Task objective
Repeat the data verbatim.

Material provided
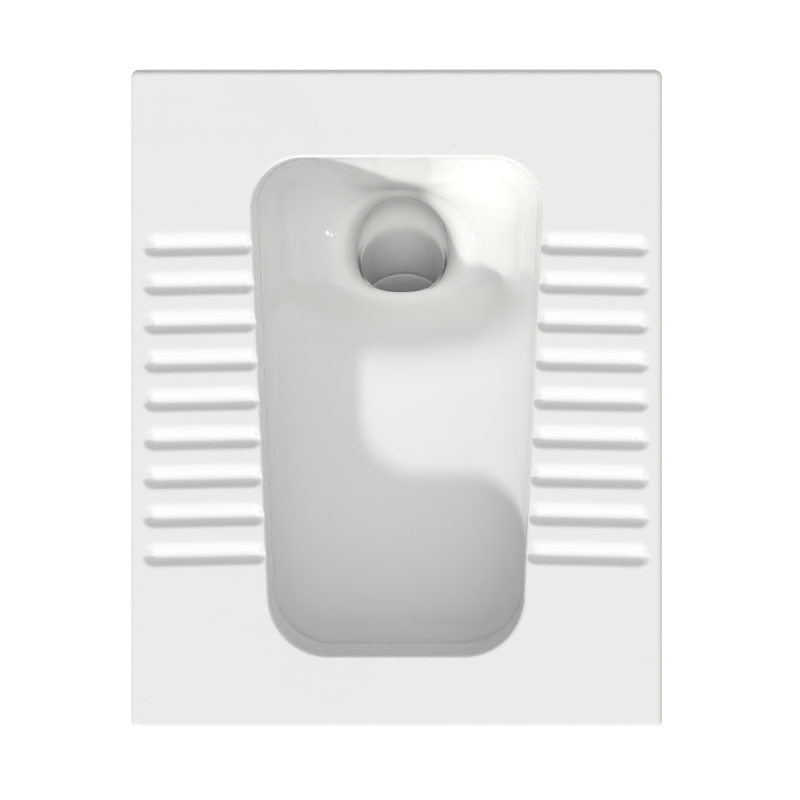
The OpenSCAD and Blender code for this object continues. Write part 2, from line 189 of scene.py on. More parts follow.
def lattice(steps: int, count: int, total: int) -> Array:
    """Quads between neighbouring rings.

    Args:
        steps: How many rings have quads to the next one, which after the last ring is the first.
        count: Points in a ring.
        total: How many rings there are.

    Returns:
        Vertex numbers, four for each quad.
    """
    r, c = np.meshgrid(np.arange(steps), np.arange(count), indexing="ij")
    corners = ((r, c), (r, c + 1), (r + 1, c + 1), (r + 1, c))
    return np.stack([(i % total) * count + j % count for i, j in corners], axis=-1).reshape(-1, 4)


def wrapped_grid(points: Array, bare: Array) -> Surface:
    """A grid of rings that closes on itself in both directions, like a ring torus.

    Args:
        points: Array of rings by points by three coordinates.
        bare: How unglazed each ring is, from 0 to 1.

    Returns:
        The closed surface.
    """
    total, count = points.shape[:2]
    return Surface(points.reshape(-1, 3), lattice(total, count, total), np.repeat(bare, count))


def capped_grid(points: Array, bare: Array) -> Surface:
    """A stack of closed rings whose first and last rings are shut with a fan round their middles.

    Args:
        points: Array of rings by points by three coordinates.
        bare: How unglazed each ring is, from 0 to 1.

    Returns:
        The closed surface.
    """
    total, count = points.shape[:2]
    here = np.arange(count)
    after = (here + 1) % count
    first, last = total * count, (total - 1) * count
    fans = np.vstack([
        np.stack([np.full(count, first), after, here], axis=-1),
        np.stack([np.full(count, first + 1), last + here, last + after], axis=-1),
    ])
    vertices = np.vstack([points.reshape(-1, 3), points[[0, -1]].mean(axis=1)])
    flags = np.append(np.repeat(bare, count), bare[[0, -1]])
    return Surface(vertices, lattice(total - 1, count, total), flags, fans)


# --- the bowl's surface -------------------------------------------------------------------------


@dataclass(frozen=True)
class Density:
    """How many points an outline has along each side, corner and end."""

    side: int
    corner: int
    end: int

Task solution
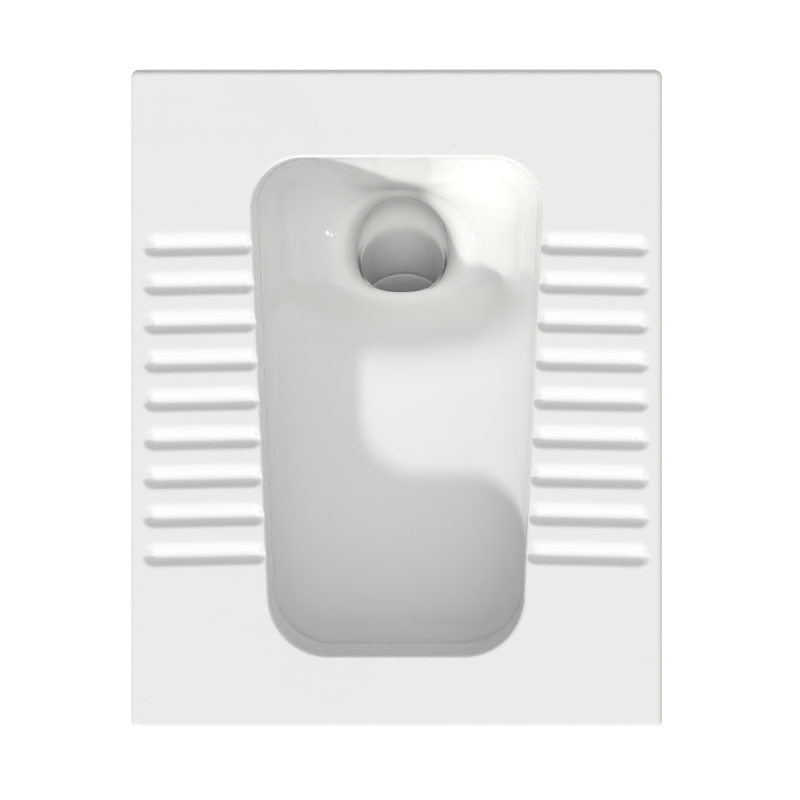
The OpenSCAD and Blender code for this object continues. Write part 2, from line 189 of scene.py on. More parts follow.
def lattice(steps: int, count: int, total: int) -> Array:
    """Quads between neighbouring rings.

    Args:
        steps: How many rings have quads to the next one, which after the last ring is the first.
        count: Points in a ring.
        total: How many rings there are.

    Returns:
        Vertex numbers, four for each quad.
    """
    r, c = np.meshgrid(np.arange(steps), np.arange(count), indexing="ij")
    corners = ((r, c), (r, c + 1), (r + 1, c + 1), (r + 1, c))
    return np.stack([(i % total) * count + j % count for i, j in corners], axis=-1).reshape(-1, 4)


def wrapped_grid(points: Array, bare: Array) -> Surface:
    """A grid of rings that closes on itself in both directions, like a ring torus.

    Args:
        points: Array of rings by points by three coordinates.
        bare: How unglazed each ring is, from 0 to 1.

    Returns:
        The closed surface.
    """
    total, count = points.shape[:2]
    return Surface(points.reshape(-1, 3), lattice(total, count, total), np.repeat(bare, count))


def capped_grid(points: Array, bare: Array) -> Surface:
    """A stack of closed rings whose first and last rings are shut with a fan round their middles.

    Args:
        points: Array of rings by points by three coordinates.
        bare: How unglazed each ring is, from 0 to 1.

    Returns:
        The closed surface.
    """
    total, count = points.shape[:2]
    here = np.arange(count)
    after = (here + 1) % count
    first, last = total * count, (total - 1) * count
    fans = np.vstack([
        np.stack([np.full(count, first), after, here], axis=-1),
        np.stack([np.full(count, first + 1), last + here, last + after], axis=-1),
    ])
    vertices = np.vstack([points.reshape(-1, 3), points[[0, -1]].mean(axis=1)])
    flags = np.append(np.repeat(bare, count), bare[[0, -1]])
    return Surface(vertices, lattice(total - 1, count, total), flags, fans)


# --- the bowl's surface -------------------------------------------------------------------------


@dataclass(frozen=True)
class Density:
    """How many points an outline has along each side, corner and end."""

    side: int
    corner: int
    end: int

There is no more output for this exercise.